I’ve heard all kinds of reasons why Star Wars fans hate that Yoda was ever given a lightsaber. In fairness, one of them is rather valid: in the original trilogy, which is largely characterized by Luke Skywalker (Mark Hamill)’s journey from hot-headed farmboy to an enlightened Jedi who’s slow to anger, Yoda teaches Luke how to regulate his emotions and use The Force wisely. I can see why some fans would think Yoda trying to slice and dice bad guys is antithetical to a character who was first seen expressing disdain for violence.

Still, even if we’re just talking about Star Wars canon (I can feel everyone reading this wanting to shove me into a locker), I don’t see how Lightsaber Yoda breaks the narrative logic. The whole point of prequels is that they take place before the original thing, right? Sure, Yoda may be 900 years old, but considering the severity of the events of the prequel trilogy, including his unwitting role as a military leader in what led to the downfall of galactic democracy, it’s easy to see why some twenty years later, he’d have changed his philosophy on weaponry and war.

Besides, George Lucas and company had been telling us since 1980’s The Empire Strikes Back that Yoda is a Jedi master.
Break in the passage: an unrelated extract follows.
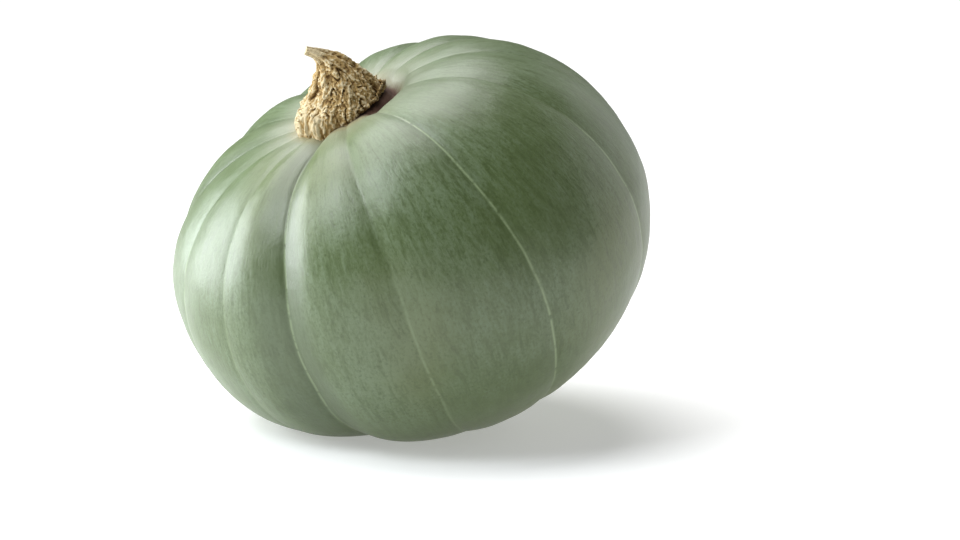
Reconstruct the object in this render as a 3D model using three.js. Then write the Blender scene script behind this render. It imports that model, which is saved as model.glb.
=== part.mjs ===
// A blue-green winter squash pumpkin: one whole fruit with its dry corky stem, lying as it settles
// on a table, with the stem end leaning over.
//
// Frame: millimetres, +Z up. The fruit rests on the plane Z = 0 and leans towards -X.
// The origin is on that plane, at the middle of the whole pumpkin's box.
// Each piece is a skin of rings between two poles, so it is one closed body.

import * as THREE from 'three';

// ---------------------------------------------------------------- driving dimensions, mm and degrees

const FRUIT_RADIUS = 130;
const STEM_END_RISE = 100.5;
const BLOSSOM_END_RISE = 101.2;
const LEAN = 25.2;

// Superellipse powers of the upper and lower halves: 1 is an ellipse, less is fuller.
const SHOULDER_WIDTH_POWER = 0.944;
const SHOULDER_HEIGHT_POWER = 0.988;
const BELLY_WIDTH_POWER = 0.95;
const BELLY_HEIGHT_POWER = 0.997;

// The stem end is off centre, tipped to one side and sunk in a wide dimple.
const STEM_END_OFFSET = new THREE.Vector2(-10.4, -1.8);
const SHOULDER_SLOPE = new THREE.Vector2(0.086, -0.127);
const STEM_DIMPLE_DEPTH = 16.7;
const STEM_DIMPLE_RADIUS = 49;
const BLOSSOM_DIMPLE_DEPTH = 5.5;
const BLOSSOM_DIMPLE_RADIUS = 17;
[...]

Yeah yeah, “a Jedi uses the force for knowledge and defense, never for attack,” but why shouldn’t a slightly younger Yoda have the knowledge to defend himself skillfully with a lightsaber?

Mostly, the complaints about lightsaber Yoda seem to come down to the belief that a little green muppet flipping around and telekinetically throwing things at Sith lords is too silly for a franchise that, since 1977, has featured the likes of space Bigfoot, space Munchkins, and a tribe of sentient teddy bears. My love of Star Wars is earnest; I get choked up at the finale of The Return of the Jedi. But just because the franchise appeals to adults doesn’t mean it isn’t mostly live-action cartoons for children.

Yoda’s lightsaber battles are fun. They’re dynamic, hilariously over-the-top, and utterly satisfying in the same way that audiences cheered for Captain America when he lifted Mjolnir in Avengers: Endgame. Many fans waited years to see him kick butt in that specific way, and once it was delivered, in the most shameless fan-service-y way possible, it’s a delight. And it’s always fun to see cute diminutive characters get a chance to be badass–just look at the popularity of the Kingdom Hearts video games.

This is going to be a recurring theme in Silber Linings: it’s okay to like silly things, even childish things. It doesn’t make you any less of an adult. But when you insist that Star Wars must be a serious franchise for grown-ups, you sound like a child.


  1. Definitely agree. I saw “Attack of the Clones” in an upmarket cinema whose clientele tended more to the arthouse usually, and the point where Yoda drew his lightsabre on Dooku and assumed combat stance still raised one of the biggest spontaneous cheers I’ve ever heard in a cinema.